TO BE DONE
Report back each line of the records that contains the string "word".

SUPPLIED MATERIAL
╭──
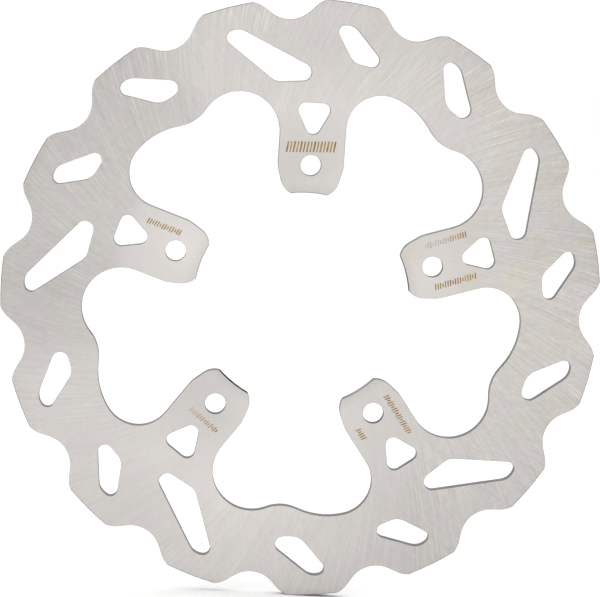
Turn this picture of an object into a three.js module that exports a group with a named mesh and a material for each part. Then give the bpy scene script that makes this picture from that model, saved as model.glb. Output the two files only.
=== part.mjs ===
// Wave brake disc of a motorcycle: one flat stainless plate, cut right through and ground on both faces.
// Units are millimetres. +Y is the wheel's axis, with the origin on it halfway through the plate.
// The outer face looks along -Y and the first bolt tab points straight up, +Z.
import * as THREE from "three";

// The plate.
const OUTER_RADIUS = 122.0;
const THICKNESS = 5.0;
const CHORD_TOLERANCE = 0.03; // how far the middle of a straight facet may lie off the true arc

// Five bolt tabs reach in to the hub, and every opening inside the rim repeats with them.
const SECTORS = 5;
const BORE_RADIUS = 43.9; // the turned tab tips centre the disc on the hub's spigot
const BOLT_CIRCLE_RADIUS = 55.0;
const BOLT_HOLE_RADIUS = 4.25; // clearance for an M8 bolt

// The rim is a wave of notches between lobes that end on the outer radius. A notch has a round root,
// straight walls that open outwards, and round shoulders that meet the lobes at a blunt corner.
const NOTCHES = 15;
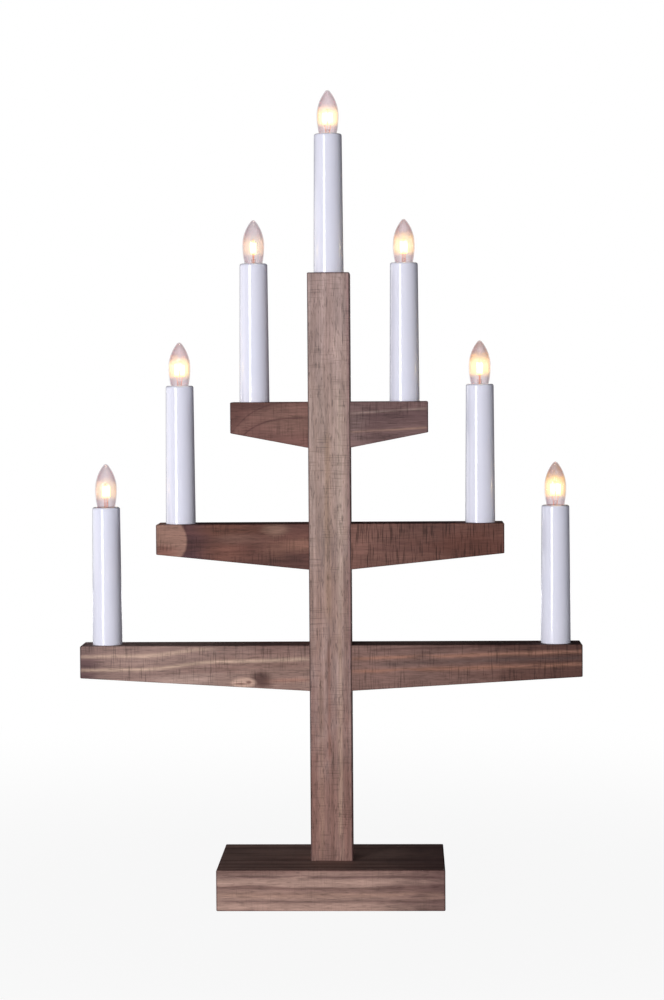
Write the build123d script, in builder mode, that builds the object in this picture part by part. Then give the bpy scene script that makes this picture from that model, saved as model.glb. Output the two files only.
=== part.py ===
from build123d import *
from math import pi
import os

os.makedirs("parts", exist_ok=True)

# Candle tree for seven small screw bulbs. Millimetres, +Z up, front towards -Y.
# The origin is the middle of the foot block's underside.

# Layout of the tree
candle_spacing = 50.0
arm_step = 80.8
lower_arm_rise = 144.0
crown_rise = 85.4

# Woodwork
wood_side = 28.0
edge_round = 0.8
foot_length = 150.0
foot_depth = 94.0
foot_height = 27.0
arm_root_height = 30.4
lower_end_height = 21.5
middle_end_height = 20.0
upper_end_height = 20.5
lower_overhang = 17.0
middle_overhang = 15.5
upper_overhang = 15.5

# Candle tubes
tube_height = 92.0
tube_rim_radius = 9.2
tube_foot_radius = 9.95
tube_wall = 1.3
tube_rim_round = 1.4
tube_mouth_round = 0.6
mouth_radius = 6.8
lip_depth = 3.0

# Seats for the tubes in the wood
seat_depth = 9.0
seat_clearance = 0.1
pocket_radius = 6.5
groove_width = 8.0

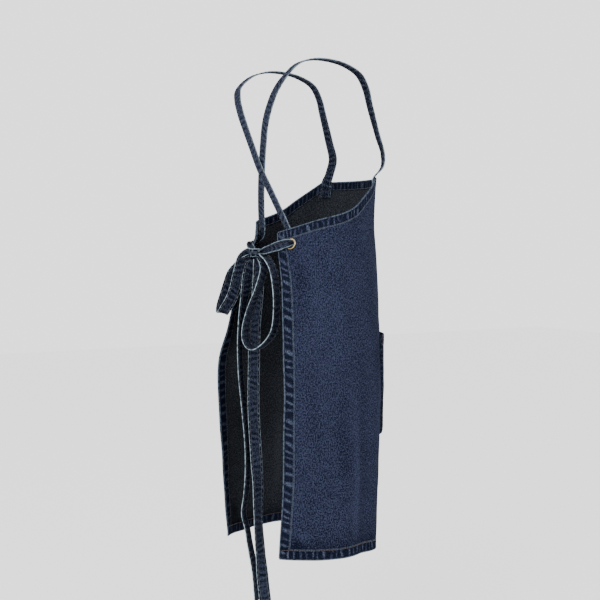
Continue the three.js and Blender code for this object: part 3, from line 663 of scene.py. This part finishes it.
def pocket_line(inset):
    """A row round the sides and floor, inset from the edge."""
    half, floor = POCKET_WIDTH / 2 - inset, POCKET_TOP - POCKET_HEIGHT + inset
    down = np.linspace(POCKET_TOP, floor, 90)
    across = np.concatenate([np.full(90, -half), np.linspace(-half, half, 100)[1:-1], np.full(90, half)])
    return pocket_row(across, np.concatenate([down, np.full(98, floor), down[::-1]]))


def mouth_line(down):
    across = np.linspace(-POCKET_WIDTH / 2 + 0.004, POCKET_WIDTH / 2 - 0.004, 150)
    return pocket_row(across, np.full_like(across, POCKET_TOP - down))


pocket_thread = stitches("topstitch_pocket", [
    pocket_line(0.0075), pocket_line(0.0125), mouth_line(0.0030), mouth_line(0.0220)], rust_thread)

# ------------------------------------------------------------------ grommets
# Two brass rings, one pressed into each back corner: a crowned flange outside, a barrel through
# the cloth and a flat washer inside. The straps run out through them to the knot.
BORE_RADIUS, WASHER_RADIUS, FLANGE_THICKNESS, WASHER_THICKNESS = 0.0066, 0.0106, 0.0024, 0.0010
TUBE_RADIUS, TUBE_HEIGHT, TUBE_WALL = 0.0071, 0.0042, 0.0008
CREST_RADIUS, CREST_WIDTH = 0.0095, 0.0026


def select_all():
    bpy.ops.object.mode_set(mode="EDIT")
    bpy.ops.mesh.select_all(action="SELECT")


def spun_ring(inner, outer, thickness, height):
    """A ring of oval section, spun about Z from a circle."""
    clear_selection()
    bpy.ops.mesh.primitive_circle_add(vertices=20, radius=1)
    ring = bpy.context.object
    select_all()
    bpy.ops.transform.resize(value=((outer - inner) / 2, thickness / 2, 1))
    bpy.ops.transform.rotate(value=math.pi / 2, orient_axis="X", center_override=(0, 0, 0))
    bpy.ops.transform.translate(value=((outer + inner) / 2, 0, height))
    bpy.ops.mesh.spin(steps=72, angle=2 * math.pi, center=(0, 0, 0), axis=(0, 0, 1))
    bpy.ops.mesh.select_all(action="SELECT")
    bpy.ops.mesh.remove_doubles(threshold=0.00002)
    bpy.ops.mesh.normals_make_consistent(inside=False)
    bpy.ops.object.mode_set(mode="OBJECT")
    return ring


def antique_brass():
    material, surface, tree, add, maths = new_finish("antique_brass")
    place = add("TexCoord").outputs["Object"]
    tarnish = add("TexNoise", {"Vector": place, "Scale": 320.0, "Detail": 4.0, "Roughness": 0.6}).outputs[0]
    scuffs = add("TexNoise", {"Vector": place, "Scale": 1800.0, "Detail": 2.0}).outputs[0]
    tone = colour_mix(add, stepped(add, tarnish, 0.40, 0.68), (0.520, 0.420, 0.250, 1),
                      (0.180, 0.130, 0.070, 1))
    rubbed = stepped(add, maths("ADD", read(add, "crest"), maths("MULTIPLY", tarnish, 0.3)), 0.25, 0.75)
    tone = colour_mix(add, rubbed, (0.022, 0.016, 0.010, 1), tone)
    tree.links.new(tone, surface.inputs["Base Color"])
    surface.inputs["Metallic"].default_value = 1.0
    dulled = maths("ADD", tarnish, maths("MULTIPLY", scuffs, 0.4))
    tree.links.new(stepped(add, dulled, 0.4, 0.9, 0.20, 0.48), surface.inputs["Roughness"])
    bump = add("Bump", {"Height": scuffs, "Strength": 0.25, "Distance": 0.0001})
    tree.links.new(bump.outputs[0], surface.inputs["Normal"])
    return material


brass = antique_brass()
for side, word in ((-1, "right"), (1, "left")):
    flange = spun_ring(BORE_RADIUS, FLANGE_RADIUS, FLANGE_THICKNESS, FLANGE_THICKNESS / 2 + CLOTH / 2)
    washer = spun_ring(BORE_RADIUS, WASHER_RADIUS, WASHER_THICKNESS, -0.0006 - CLOTH / 2)
    clear_selection()
    bpy.ops.mesh.primitive_cylinder_add(vertices=72, radius=TUBE_RADIUS, depth=TUBE_HEIGHT,
                                        end_fill_type="NOTHING", location=(0, 0, -0.0001))
    barrel = bpy.context.object
    bpy.ops.object.transform_apply(location=True)
    finish_with(barrel, "SOLIDIFY", thickness=TUBE_WALL, offset=-1, use_rim=True)
    for part in (washer, barrel, flange):
        reach = np.array([math.hypot(v.co.x, v.co.y) for v in part.data.vertices])
        mark(part.data, "crest", np.clip(1 - np.abs(reach - CREST_RADIUS) / CREST_WIDTH, 0, 1))
    take(washer, barrel, flange)
    bpy.ops.object.join()
    grommet = bpy.context.object
    grommet.name = f"brass_grommet_{word}"
    centre, normal = SEATS[side]
    stand = Vector((0, 0, 1)).rotation_difference(Vector(normal)).to_matrix().to_4x4()
    grommet.matrix_world = Matrix.Translation(centre) @ stand
    bpy.context.view_layer.update()
    take(grommet)
    bpy.ops.object.transform_apply(location=True, rotation=True, scale=True)
    bpy.ops.object.shade_smooth_by_angle(angle=math.radians(50))
    grommet.data.materials.append(brass)
    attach(grommet, "root")
    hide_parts(f"grommet_{word}")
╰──
TASK RESULT
for side, word in ((-1, "right"), (1, "left")):
    grommet.name = f"brass_grommet_{word}"
    hide_parts(f"grommet_{word}")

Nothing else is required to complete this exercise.